• Given data:
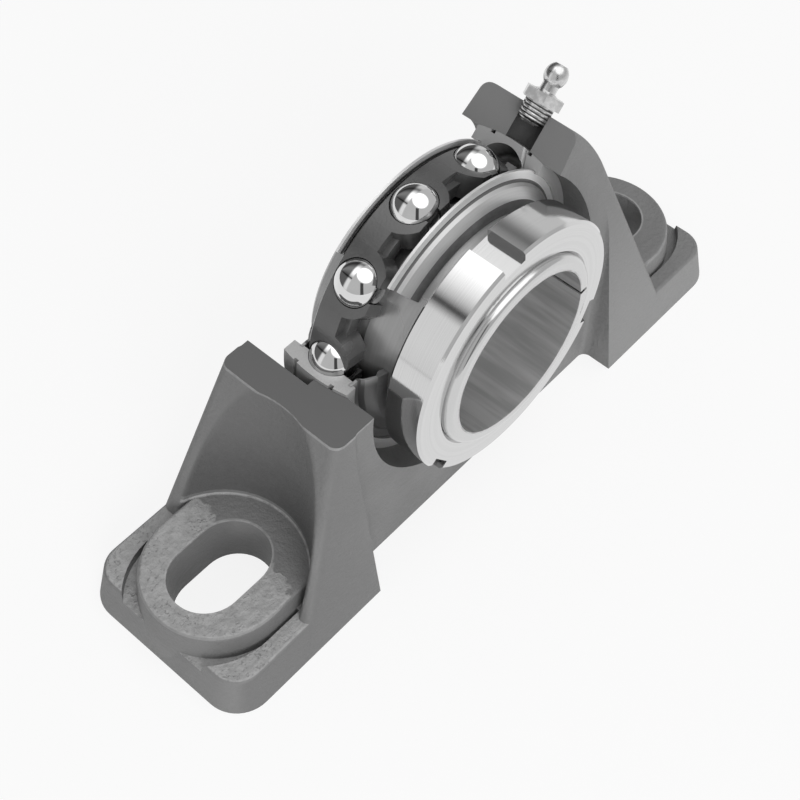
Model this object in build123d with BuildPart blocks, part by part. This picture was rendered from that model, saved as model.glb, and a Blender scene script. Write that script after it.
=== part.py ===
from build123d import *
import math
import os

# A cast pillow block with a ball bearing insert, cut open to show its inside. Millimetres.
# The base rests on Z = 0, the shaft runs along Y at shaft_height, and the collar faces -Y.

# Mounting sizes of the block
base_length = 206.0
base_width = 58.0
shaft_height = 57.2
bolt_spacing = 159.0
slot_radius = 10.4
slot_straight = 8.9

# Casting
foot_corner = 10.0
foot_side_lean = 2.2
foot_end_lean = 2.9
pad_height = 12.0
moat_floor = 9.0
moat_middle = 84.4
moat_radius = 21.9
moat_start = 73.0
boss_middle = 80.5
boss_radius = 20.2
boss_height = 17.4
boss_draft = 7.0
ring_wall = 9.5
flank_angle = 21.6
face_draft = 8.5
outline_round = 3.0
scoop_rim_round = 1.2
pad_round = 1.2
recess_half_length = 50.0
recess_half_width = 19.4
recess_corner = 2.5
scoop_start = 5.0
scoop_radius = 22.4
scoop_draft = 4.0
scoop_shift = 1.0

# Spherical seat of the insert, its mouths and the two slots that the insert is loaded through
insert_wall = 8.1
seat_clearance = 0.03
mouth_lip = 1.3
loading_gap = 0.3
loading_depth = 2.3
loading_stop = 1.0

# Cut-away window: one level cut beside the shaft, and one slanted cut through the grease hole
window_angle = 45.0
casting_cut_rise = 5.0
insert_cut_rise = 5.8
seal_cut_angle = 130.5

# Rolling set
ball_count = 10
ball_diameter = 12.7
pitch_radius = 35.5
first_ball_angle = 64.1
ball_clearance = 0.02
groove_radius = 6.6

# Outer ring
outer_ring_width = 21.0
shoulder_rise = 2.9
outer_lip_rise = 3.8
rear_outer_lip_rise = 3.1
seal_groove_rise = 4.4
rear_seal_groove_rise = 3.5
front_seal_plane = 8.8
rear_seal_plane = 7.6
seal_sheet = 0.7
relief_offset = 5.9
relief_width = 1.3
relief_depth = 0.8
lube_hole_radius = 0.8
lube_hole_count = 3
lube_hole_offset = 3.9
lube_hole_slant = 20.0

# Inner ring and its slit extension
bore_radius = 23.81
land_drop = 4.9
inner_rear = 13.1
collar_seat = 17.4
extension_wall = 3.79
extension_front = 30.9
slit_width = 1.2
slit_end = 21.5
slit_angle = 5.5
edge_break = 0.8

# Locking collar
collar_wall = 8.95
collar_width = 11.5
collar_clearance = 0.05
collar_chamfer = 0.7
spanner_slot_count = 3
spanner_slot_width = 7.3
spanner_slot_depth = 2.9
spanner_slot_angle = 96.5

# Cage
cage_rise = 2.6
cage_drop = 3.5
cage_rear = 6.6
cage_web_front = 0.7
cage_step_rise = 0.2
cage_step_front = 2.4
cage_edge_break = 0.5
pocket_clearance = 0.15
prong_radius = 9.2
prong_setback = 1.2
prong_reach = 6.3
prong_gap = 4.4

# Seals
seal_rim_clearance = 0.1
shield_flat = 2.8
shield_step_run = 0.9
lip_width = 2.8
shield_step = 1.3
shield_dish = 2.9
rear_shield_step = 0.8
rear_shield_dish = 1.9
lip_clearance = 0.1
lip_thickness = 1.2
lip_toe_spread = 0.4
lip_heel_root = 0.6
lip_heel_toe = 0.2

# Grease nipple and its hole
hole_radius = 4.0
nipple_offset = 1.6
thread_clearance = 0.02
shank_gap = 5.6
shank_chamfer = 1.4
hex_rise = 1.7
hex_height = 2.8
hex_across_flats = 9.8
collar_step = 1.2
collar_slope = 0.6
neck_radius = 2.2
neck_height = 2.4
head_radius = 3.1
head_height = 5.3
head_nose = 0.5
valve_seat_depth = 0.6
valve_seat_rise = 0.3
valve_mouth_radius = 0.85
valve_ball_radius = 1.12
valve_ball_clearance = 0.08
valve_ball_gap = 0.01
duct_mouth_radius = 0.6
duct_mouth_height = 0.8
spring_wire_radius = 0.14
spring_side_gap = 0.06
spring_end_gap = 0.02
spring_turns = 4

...

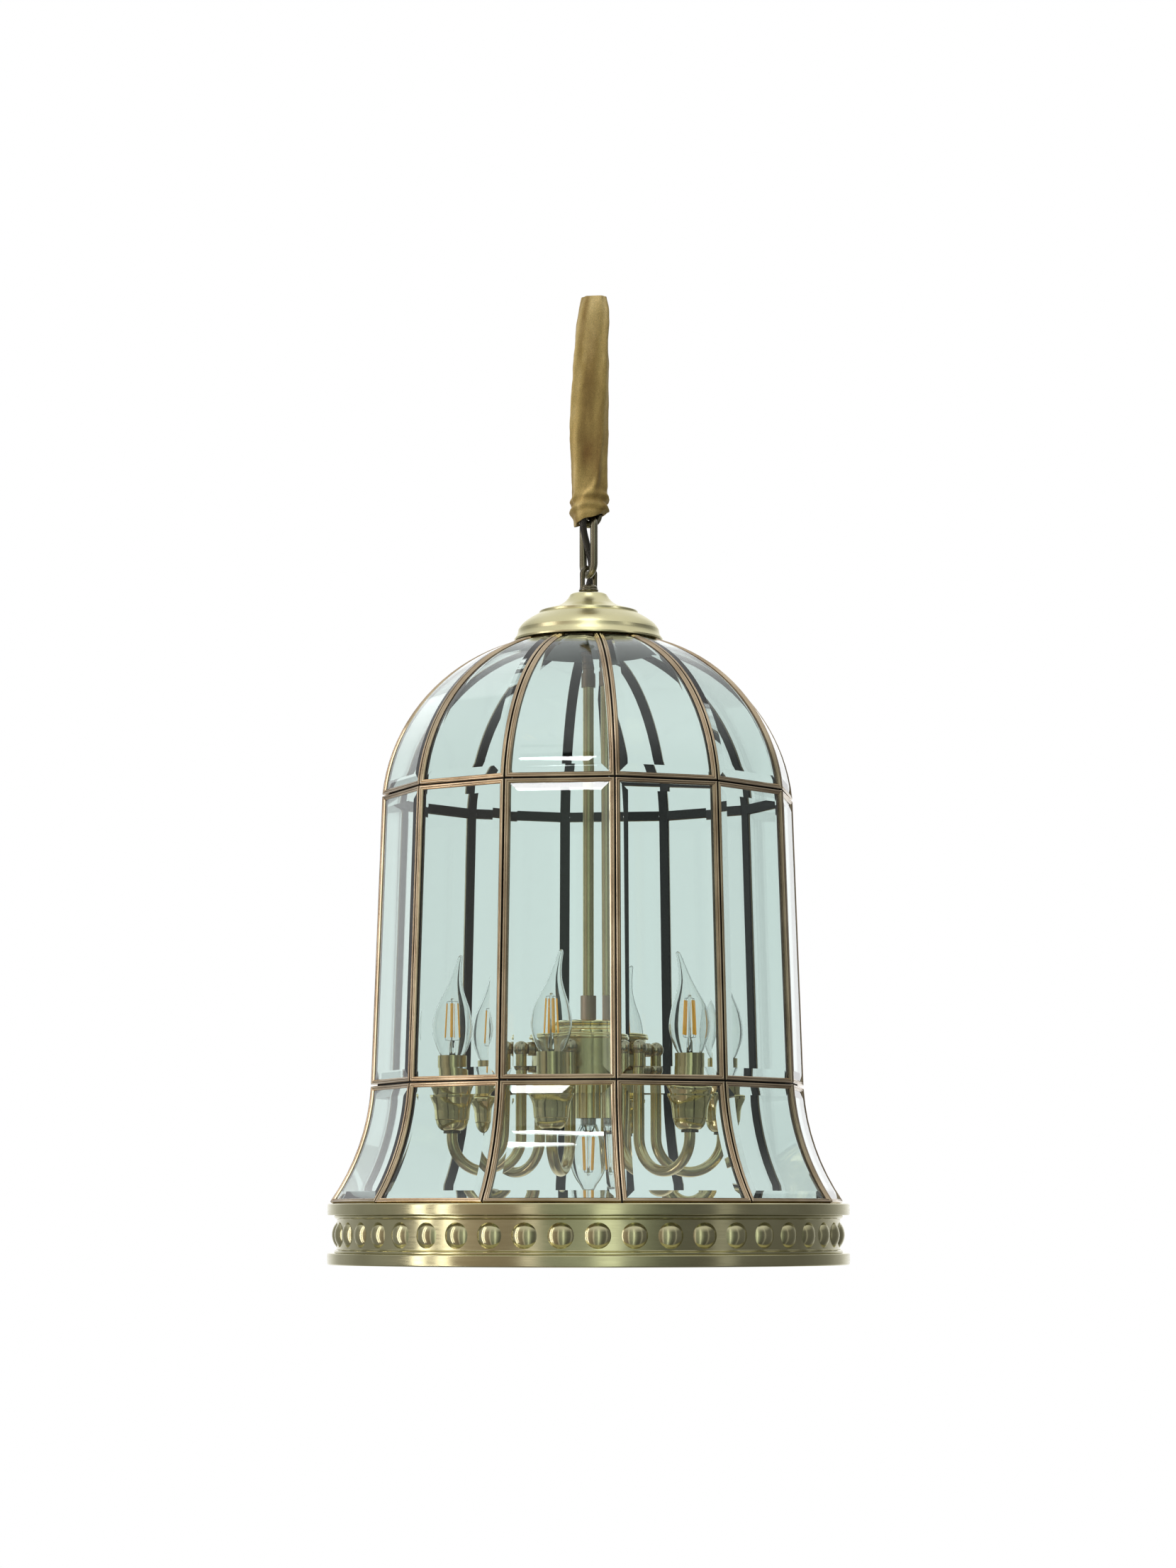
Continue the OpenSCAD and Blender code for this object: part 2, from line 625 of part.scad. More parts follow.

==

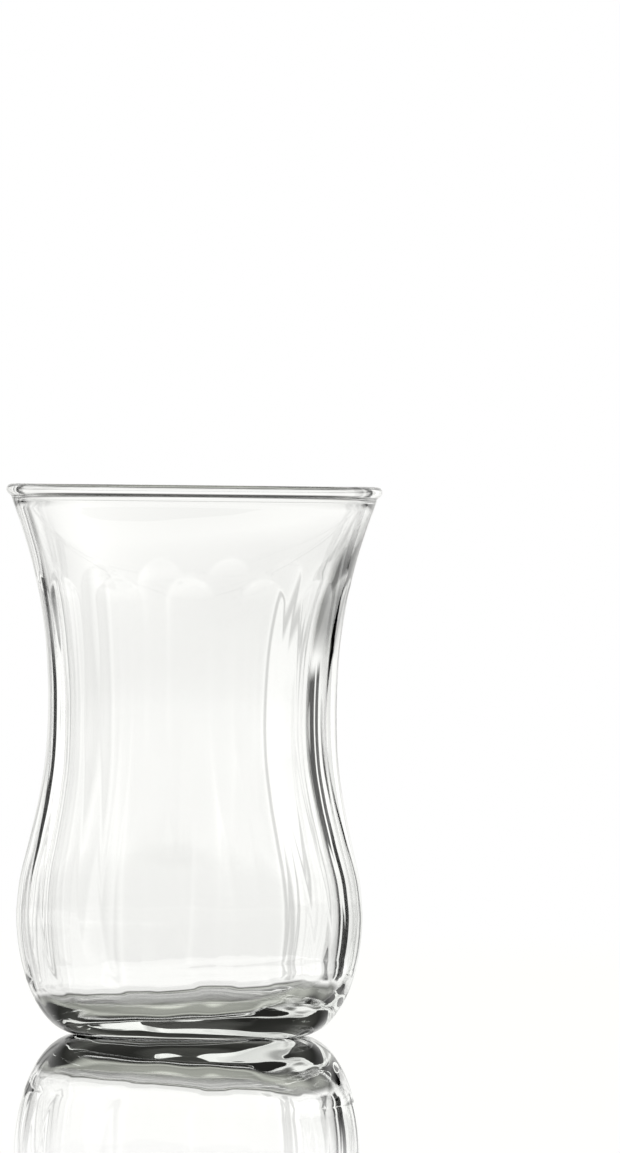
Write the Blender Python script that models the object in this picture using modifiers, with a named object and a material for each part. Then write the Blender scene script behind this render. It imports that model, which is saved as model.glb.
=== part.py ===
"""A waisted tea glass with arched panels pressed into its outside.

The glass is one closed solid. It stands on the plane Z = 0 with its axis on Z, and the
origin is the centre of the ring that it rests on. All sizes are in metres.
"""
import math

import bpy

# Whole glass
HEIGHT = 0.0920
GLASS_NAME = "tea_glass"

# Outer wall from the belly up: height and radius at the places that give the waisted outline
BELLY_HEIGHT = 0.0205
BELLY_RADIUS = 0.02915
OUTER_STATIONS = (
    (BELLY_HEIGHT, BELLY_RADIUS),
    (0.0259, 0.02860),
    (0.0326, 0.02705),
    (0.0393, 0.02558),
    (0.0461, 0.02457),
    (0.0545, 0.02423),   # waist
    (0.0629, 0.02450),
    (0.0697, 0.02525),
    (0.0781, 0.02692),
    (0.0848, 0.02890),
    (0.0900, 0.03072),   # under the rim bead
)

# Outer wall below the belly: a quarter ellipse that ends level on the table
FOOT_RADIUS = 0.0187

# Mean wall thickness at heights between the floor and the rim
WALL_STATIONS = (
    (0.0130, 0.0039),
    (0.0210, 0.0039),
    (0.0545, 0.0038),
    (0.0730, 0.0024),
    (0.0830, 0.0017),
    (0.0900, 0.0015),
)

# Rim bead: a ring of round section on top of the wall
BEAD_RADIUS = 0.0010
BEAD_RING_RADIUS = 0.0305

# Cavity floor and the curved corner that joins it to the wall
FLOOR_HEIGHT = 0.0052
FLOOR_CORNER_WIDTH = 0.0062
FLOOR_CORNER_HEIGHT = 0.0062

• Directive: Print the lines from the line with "Write the Blender Python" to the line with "into its outside." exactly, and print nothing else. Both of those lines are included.

• Solution:
Write the Blender Python script that models the object in this picture using modifiers, with a named object and a material for each part. Then write the Blender scene script behind this render. It imports that model, which is saved as model.glb.
=== part.py ===
"""A waisted tea glass with arched panels pressed into its outside.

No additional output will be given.